The concession for XHRAE-TV was renewed on May 9, 2006, for fifteen years, eliminating a major barrier to the sale of the station. General Electric also attempted to buy the station and provide Aréchiga financing for the airline. A purchase agreement was reached on July 13 and announced on July 18. Administradora Arcángel, S.A. de C.V., part of Grupo Empresarial Ángeles, became the new owners of channel 28. The purchase was approved by Cofeco (the Federal Competition Commission) on August 24, but at the same time, GEA was fined $221,108 pesos for late notification of the purchase. Originally, the purchase price was thought to be $80 million, but turned out to actually be $126 million.

On May 28, 2007, GEA relaunched XHRAE-TV under the name Cadena Tres (lit. Network Three), creating new programs and newscasts with a general audience focus. The station's coverage expanded from Mexico City to the entire Mexican republic through various cable television systems and a handful of local affiliate stations, particularly in border cities.

By September 30, 2009, the station had changed its call sign to XHTRES-TV, reflecting its network identity.

Cadena Tres aimed to become the third major private network in Mexico (hence the name), but struggled to stay alive and expand, allegedly because of the so-called "duopoly" of Televisa and TV Azteca and laws that prevented the network to easily expand (namely, the Federal Telecommunications Act better known as the Televisa Law). Their dream of a nationwide network finally materialized thanks to the new Federal Telecommunications Act of 2013 that ordered the creation of two nationwide independent television networks, one of which was granted to Cadena Tres I, S.A. de C.V., on March 11, 2015. The concession included a transmitter in Mexico City. XHTRES was to become the flagship station of the new network. However, in a move that took audiences by storm, Grupo Imagen decided to take Cadena Tres off the air on October 26, 2015, and replace it with Excélsior TV. According to a message that replaced the front page of the now-defunct network website, the decision was taken in order to put all the efforts of Grupo Imagen into the new network, which launched on October 17, 2016, as Imagen Televisión.

===Excélsior TV===

Excélsior TV, which began broadcasting on XHTRES's second subchannel, was originally launched on September 2, 2013, as an offshoot of the Grupo Imagen-owned newspaper Excélsior. It was mainly a 24-hour news channel, focusing mostly on national news. It also features other programs ranging from political debate to show business. After it replaced the signal of Cadena Tres on the 27.1 subchannel, it also broadcast paid programming (infomercials and TV ministries).
On December 17, 2015, XHTRES and other television stations in Mexico City shut off their analog signals.

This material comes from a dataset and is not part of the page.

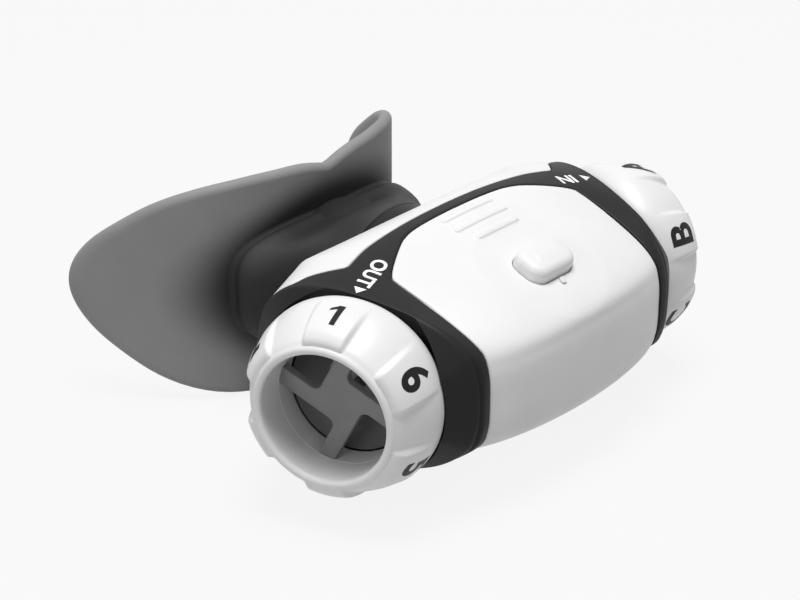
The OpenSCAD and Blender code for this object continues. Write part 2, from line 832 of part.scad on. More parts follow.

From 2013 to 2018, XHTRES's 27.3 subchannel, changed to 27.2 when Excélsior TV moved up to 27.1 and then to 28.2 when the station's major virtual channel changed in 2016, carried a simulcast of Imagen Radio programming, including video for some programs. This subchannel was ended in February 2018 because Grupo Imagen could not resolve conflicts between assigned electoral advertising schedules for the radio station and the TV subchannel.

===Heraldo Televisión===
In late January 2020, rumors began to swirl that Excélsior TV would be shuttered and that XHTRES would be rented out to El Heraldo de México newspaper to launch a TV channel. (The year before, Imagen had sold the newspaper two radio stations to launch a radio network.) On February 1, 2020, this agreement was confirmed, and Heraldo Televisión launched on February 10. At the same time, XHTRES moved to virtual channel 10. Outside of Mexico City, where Excélsior TV was a subchannel of Imagen Televisión transmitters, the channel was replaced with "Imagen Multicast", primarily featuring simulcasts of radio programming.